In theory, the WTO’s mandate was to establish fair trade practices that benefit all, yet in practice, it has been a barrier to real progress. Take India and Africa, for instance. Despite repeated pleas for better trade terms and market access, many nations continue to be caught in trade agreements that favor rich nations. The WTO’s restrictive policies on subsidies and tariffs hinder the ability of developing nations to build competitive industries, leaving them vulnerable to external shocks and reliant on foreign aid and imports.
Instead of offering a hand up, Western aid often reinforces a patronizing relationship between donor and recipient. This model encourages dependency rather than independence. Aid packages are often tied to specific conditions—infrastructure projects, education programs, or healthcare initiatives—which may be useful in the short term but fail to create self-sustaining economic growth. These policies stifle the creativity and autonomy that developing nations need to carve out their own future.
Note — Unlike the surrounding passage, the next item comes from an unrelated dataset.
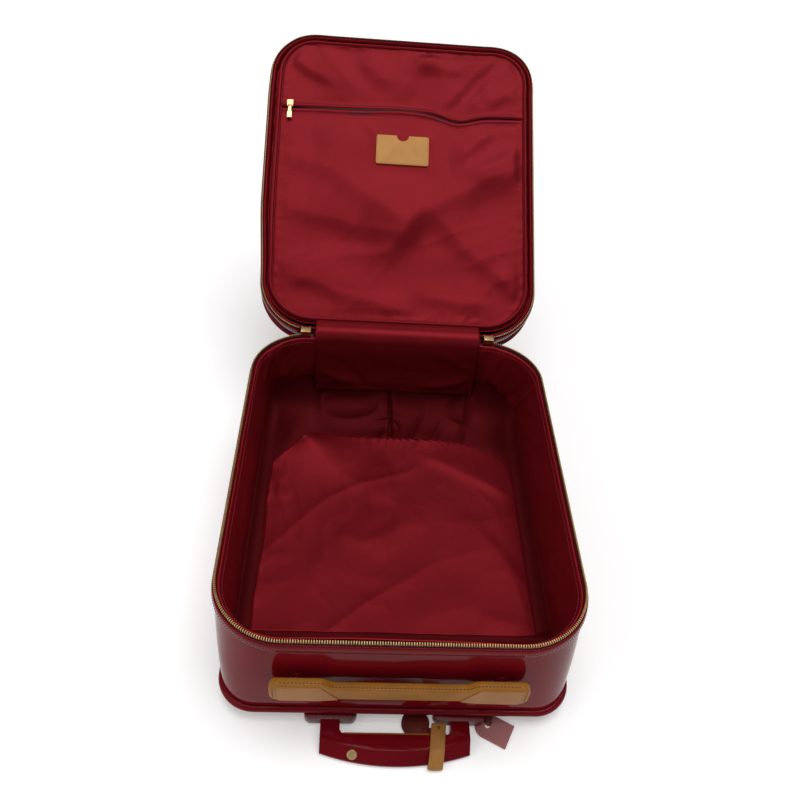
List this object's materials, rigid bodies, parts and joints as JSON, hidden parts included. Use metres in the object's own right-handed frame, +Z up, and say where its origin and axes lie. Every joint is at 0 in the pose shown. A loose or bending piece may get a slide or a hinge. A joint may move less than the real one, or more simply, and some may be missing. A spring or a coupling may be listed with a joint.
{
  "type": "trolley suitcase",
  "caption": "Patent-covered cabin trolley case lying open, with a hinged lid, satin lining, zip, leather carry handle, telescopic grip and wheels.",
  "frame": {"origin": "middle of the footprint of the open case, on the floor it lies on", "axes": "+Z up, +Y from the carry handle end towards the hinge and wheel end, +X across the case"},
  "size_m": [0.358, 0.8562, 0.3697],
  "materials": {
    "patent": "high-gloss dark red patent leather",
    "red_plastic": "gloss, dark red",
    "satin": "satin weave, red",
    "brass": "polished",
    "natural_leather": "smooth undyed hide",
    "tag_leather": "smooth, red-brown",
    "tube": "anodised satin",
    "steel": "brushed",
    "tyre": "matte black",
    "hub": "matte black"
  },
  "bodies": {
    "case": {"base_panel": "patent", "wall_band": "patent", "base_piping": "patent", "rim_binding": "patent", "body_zip": "brass", "wall_lining": "satin", "floor_lining": "satin", "hinge_strip": "satin", "rail_left": "red_plastic", "rail_right": "red_plastic", "rail_screws": "steel", "escutcheon_left": "red_plastic", "escutcheon_right": "red_plastic", "outer_tube_left": "tube", "outer_tube_right": "tube", "wheel_housing_left": "red_plastic", "wheel_housing_right": "red_plastic", "axle_left": "steel", "axle_right": "steel", "foot_left": "red_plastic", "foot_right": "red_plastic", "handle_posts": "brass", "slider_left": "brass", "slider_right": "brass", "tag_anchor": "brass"},
    "lid": {"lid_panel": "patent", "lid_wall": "patent", "lid_piping": "patent", "lid_binding": "patent", "lid_zip": "brass", "lid_lining": "satin", "lid_pocket_front": "satin", "lid_pocket_top": "satin", "pocket_zip_chain": "brass", "card_patch": "natural_leather"},
    "floor_flap": {"floor_flap": "satin"},
    "mid_tubes": {"mid_tube_left": "tube", "mid_tube_right": "tube"},
    "grip": {"inner_tube_left": "tube", "inner_tube_right": "tube", "grip": "patent", "grip_studs": "brass"},
    "release_bar": {"release_bar": "natural_leather"},
    "tags": {"tag_strap": "natural_leather", "round_tag": "tag_leather", "tag_tab": "natural_leather"},
    "name_tag": {"name_tag": "patent", "name_tag_strap": "natural_leather"},
    "carry_handle": {"carry_handle": "natural_leather"},
    "wheel_left": {"tyre_left": "tyre", "hub_left": "hub"},
    "wheel_right": {"tyre_right": "tyre", "hub_right": "hub"},
    "pull_left": {"pull_left": "brass"},
    "pull_right": {"pull_right": "brass"},
    "pocket_slider": {"pocket_slider": "brass"},
    "pocket_pull": {"pocket_pull": "brass"}
  },
  "joints": [
    {"name": "lid_hinge", "type": "hinge", "parent": "case", "child": "lid", "pos_m": [0, 0.05031, 0.134], "axis": [-1, 0, 0], "range_deg": [-146, 0]},
    {"name": "floor_flap_hinge", "type": "hinge", "parent": "case", "child": "floor_flap", "pos_m": [0, -0.29969, 0.0216], "axis": [1, 0, 0], "range_deg": [0, 75]},
    {"name": "trolley_lower_slide", "type": "slide", "parent": "case", "child": "mid_tubes", "axis": [0, -1, 0], "range_m": [0, 0.27]},
    {"name": "trolley_upper_slide", "type": "slide", "parent": "mid_tubes", "child": "grip", "axis": [0, -1, 0], "range_m": [0, 0.27]},
    {"name": "release_bar_squeeze", "type": "slide", "parent": "grip", "child": "release_bar", "axis": [0, -1, 0], "range_m": [0, 0.0018], "stiffness_N_per_m": 400, "springref_m": -0.0008},
    {"name": "tag_strap_slide", "type": "slide", "parent": "grip", "child": "tags", "axis": [-1, 0, 0], "range_m": [0, 0.045]},
    {"name": "name_tag_swing", "type": "hinge", "parent": "case", "child": "name_tag", "pos_m": [0.097, -0.31169, 0.0118], "axis": [0, 0, 1], "range_deg": [0, 35]},
    {"name": "carry_handle_lift", "type": "slide", "parent": "case", "child": "carry_handle", "axis": [0, -1, 0], "range_m": [0, 0.0038]},
    {"name": "wheel_left_spin", "type": "hinge", "parent": "case", "child": "wheel_left", "pos_m": [-0.129, 0.06031, 0.02], "axis": [1, 0, 0], "continuous": true},
    {"name": "wheel_right_spin", "type": "hinge", "parent": "case", "child": "wheel_right", "pos_m": [0.129, 0.06031, 0.02], "axis": [1, 0, 0], "continuous": true},
    {"name": "zip_pull_left_swing", "type": "hinge", "parent": "case", "child": "pull_left", "pos_m": [-0.115, 0.05581, 0.1345], "axis": [1, 0, 0], "range_deg": [0, 8]},
    {"name": "zip_pull_right_swing", "type": "hinge", "parent": "case", "child": "pull_right", "pos_m": [0.115, 0.05581, 0.1345], "axis": [1, 0, 0], "range_deg": [0, 8]},
    {"name": "pocket_zip_slide", "type": "slide", "parent": "lid", "child": "pocket_slider", "axis": [1, 0, 0], "range_m": [0, 0.29]},
    {"name": "pocket_pull_flip", "type": "hinge", "parent": "pocket_slider", "child": "pocket_pull", "pos_m": [-0.153, 0.31053, 0.30759], "axis": [-1, 0, 0], "range_deg": [0, 165]}
  ]
}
China’s Growing Influence: Is It Any Better?
As the United States’ influence in the developing world begins to wane, China has stepped in with a different approach. Through its Belt and Road Initiative (BRI), China has invested billions in infrastructure projects across Asia, Africa, and Latin America. On the surface, this seems like a promising route to development: highways, ports, and railways connecting regions that have long been isolated from global markets.
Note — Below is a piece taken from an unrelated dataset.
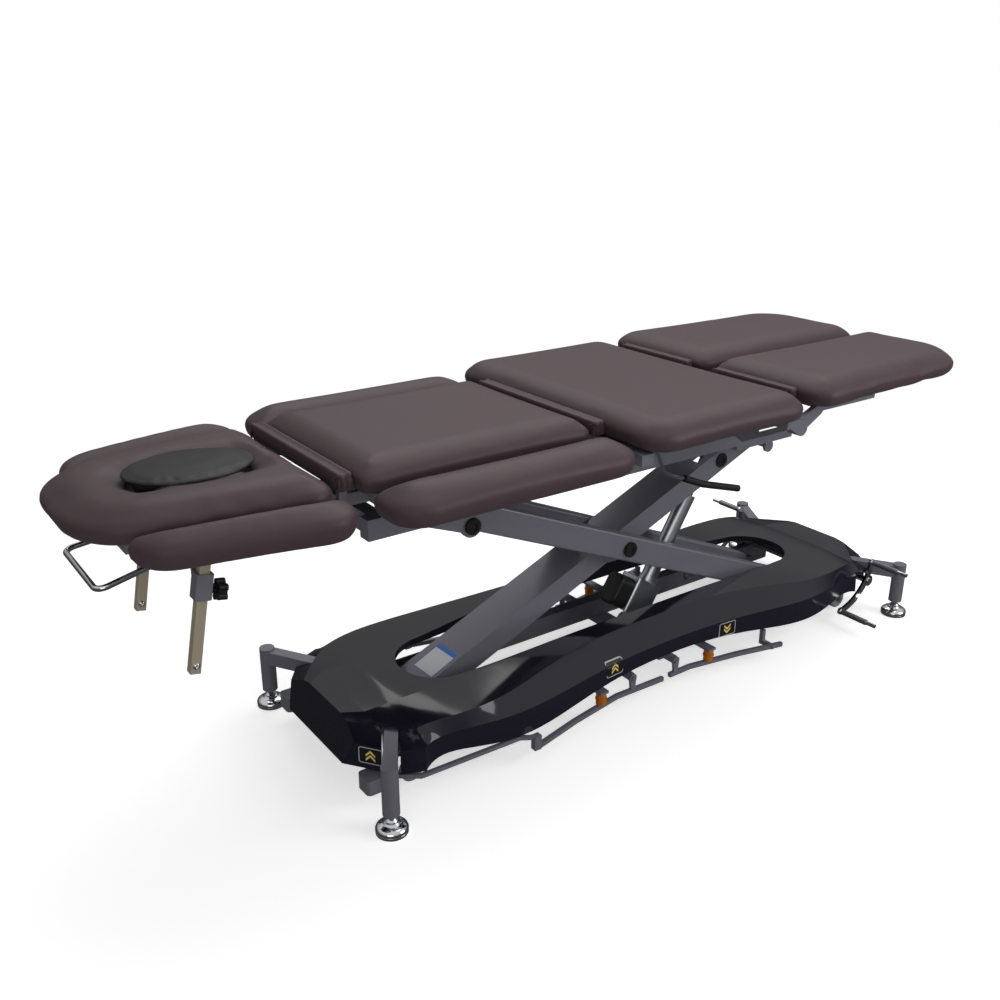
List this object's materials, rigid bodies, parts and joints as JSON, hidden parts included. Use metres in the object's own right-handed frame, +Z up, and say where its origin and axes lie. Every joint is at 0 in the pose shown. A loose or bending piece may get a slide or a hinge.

However, China’s strategy is not without its own set of problems. Critics argue that these massive loans and investments are creating a debt trap for developing nations. Projects are often financed by Chinese loans that nations cannot repay, leaving them vulnerable to Chinese control over strategic assets. In Sri Lanka, for example, the government was forced to hand over the Hambantota port after failing to pay back Chinese loans, raising concerns about sovereignty and economic autonomy.
Additionally, China’s investments are often seen as a way to expand its geopolitical influence, creating a system of economic dependency rather than genuine development. While China promises to help these nations, the question remains: who truly benefits from this arrangement? Is it the developing nations that receive loans and infrastructure, or is it China, which gains access to critical resources, trade routes, and influence over political decisions in these countries?
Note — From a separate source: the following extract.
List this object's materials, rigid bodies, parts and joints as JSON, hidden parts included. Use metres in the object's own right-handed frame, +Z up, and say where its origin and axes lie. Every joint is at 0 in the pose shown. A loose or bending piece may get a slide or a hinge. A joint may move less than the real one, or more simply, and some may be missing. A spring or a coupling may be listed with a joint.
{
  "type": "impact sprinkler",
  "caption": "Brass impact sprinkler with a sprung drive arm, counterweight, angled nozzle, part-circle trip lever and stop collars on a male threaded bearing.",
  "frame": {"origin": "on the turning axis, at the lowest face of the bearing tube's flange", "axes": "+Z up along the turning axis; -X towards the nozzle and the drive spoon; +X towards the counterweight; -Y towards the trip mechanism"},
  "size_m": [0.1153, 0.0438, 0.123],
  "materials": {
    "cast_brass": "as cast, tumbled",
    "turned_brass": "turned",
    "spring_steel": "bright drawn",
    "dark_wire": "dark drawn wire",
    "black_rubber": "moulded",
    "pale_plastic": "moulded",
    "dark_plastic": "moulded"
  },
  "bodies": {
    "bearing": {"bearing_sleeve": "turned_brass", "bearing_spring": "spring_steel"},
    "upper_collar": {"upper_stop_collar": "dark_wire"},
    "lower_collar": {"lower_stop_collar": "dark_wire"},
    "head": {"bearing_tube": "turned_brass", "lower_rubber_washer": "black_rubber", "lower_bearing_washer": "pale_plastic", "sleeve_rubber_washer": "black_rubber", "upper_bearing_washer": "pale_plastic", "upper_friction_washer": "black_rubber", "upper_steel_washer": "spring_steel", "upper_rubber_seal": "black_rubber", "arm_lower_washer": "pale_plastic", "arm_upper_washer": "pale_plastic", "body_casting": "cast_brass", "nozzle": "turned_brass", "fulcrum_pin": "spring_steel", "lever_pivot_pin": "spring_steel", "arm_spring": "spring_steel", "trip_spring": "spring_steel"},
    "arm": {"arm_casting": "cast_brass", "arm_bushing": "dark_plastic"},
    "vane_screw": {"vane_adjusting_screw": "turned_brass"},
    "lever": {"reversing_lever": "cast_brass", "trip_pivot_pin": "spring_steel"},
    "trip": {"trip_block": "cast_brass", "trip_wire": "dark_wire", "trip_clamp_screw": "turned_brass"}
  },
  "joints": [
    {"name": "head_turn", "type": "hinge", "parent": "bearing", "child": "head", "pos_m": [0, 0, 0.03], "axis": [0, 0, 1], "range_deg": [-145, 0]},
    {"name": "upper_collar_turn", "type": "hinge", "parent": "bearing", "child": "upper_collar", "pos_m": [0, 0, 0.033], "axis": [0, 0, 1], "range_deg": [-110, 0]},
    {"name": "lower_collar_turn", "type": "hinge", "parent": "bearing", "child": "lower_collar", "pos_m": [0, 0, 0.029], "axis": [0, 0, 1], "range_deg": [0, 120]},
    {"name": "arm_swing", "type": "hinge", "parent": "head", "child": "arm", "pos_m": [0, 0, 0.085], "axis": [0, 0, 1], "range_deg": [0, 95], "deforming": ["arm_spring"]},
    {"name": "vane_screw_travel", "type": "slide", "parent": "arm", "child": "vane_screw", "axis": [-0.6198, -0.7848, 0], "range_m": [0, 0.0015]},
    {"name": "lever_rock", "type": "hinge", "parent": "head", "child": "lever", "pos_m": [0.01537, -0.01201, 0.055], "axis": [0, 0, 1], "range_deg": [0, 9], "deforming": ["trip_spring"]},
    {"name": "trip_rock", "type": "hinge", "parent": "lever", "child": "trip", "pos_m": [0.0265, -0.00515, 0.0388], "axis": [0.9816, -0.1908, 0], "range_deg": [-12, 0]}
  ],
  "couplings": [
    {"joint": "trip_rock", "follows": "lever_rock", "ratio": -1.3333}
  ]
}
The Case of Vietnam and Cambodia: A Cautionary Tale
The examples of Vietnam and Cambodia provide a sobering reminder of the dangers of over-dependency. Both countries, despite receiving substantial foreign aid, have struggled to break free from the shackles of foreign influence. They remain caught in a cycle of low-end manufacturing and agriculture without developing the industrial base necessary for long-term growth. Instead of fostering self-sufficiency, the international aid model has created a nation dependent on external forces, with limited political autonomy and restricted economic opportunities.
The notion that these countries are simply victims of circumstance—unable to stand on their own—only serves to perpetuate their dependency. The pity narrative assumes that these nations need ongoing help to survive, but in reality, they need the freedom to make their own decisions, the tools to develop their own industries, and the opportunity to be self-reliant.
A Call for True Independence
The real failure lies in the fact that nations like Vietnam, Cambodia, and others in similar positions have not been empowered to stand on their own. The current global frameworks—whether the WTO’s rules or China’s infrastructure loans—do little to foster genuine economic independence. These systems prevent nations from developing strong local economies capable of competing in the global market on their own terms.
Instead, self-reliance must be the ultimate goal. This means shifting away from aid dependency and creating policies that promote local entrepreneurship, innovation, and long-term investment in education and infrastructure. It also means finding ways to develop industries that not only serve the global market but also create sustainable jobs and economic opportunities at home. The future of developing nations will be determined by their ability to take control of their own growth—not by continuing to rely on the goodwill of larger powers.
Time to Stand Up
Developing nations should not be treated as perpetual wards of the international community. Instead of continued aid and policies that foster dependency, they need opportunities to stand tall on their own. Both the U.S. and China have a role to play, but their current models—whether it’s trade policies that restrict growth or loans that create debt—do not empower these nations to rise up and become self-sufficient powers. It's time for a new approach: one that focuses on empowering these nations to build from within, creating a future where they stand on their own, proud and independent.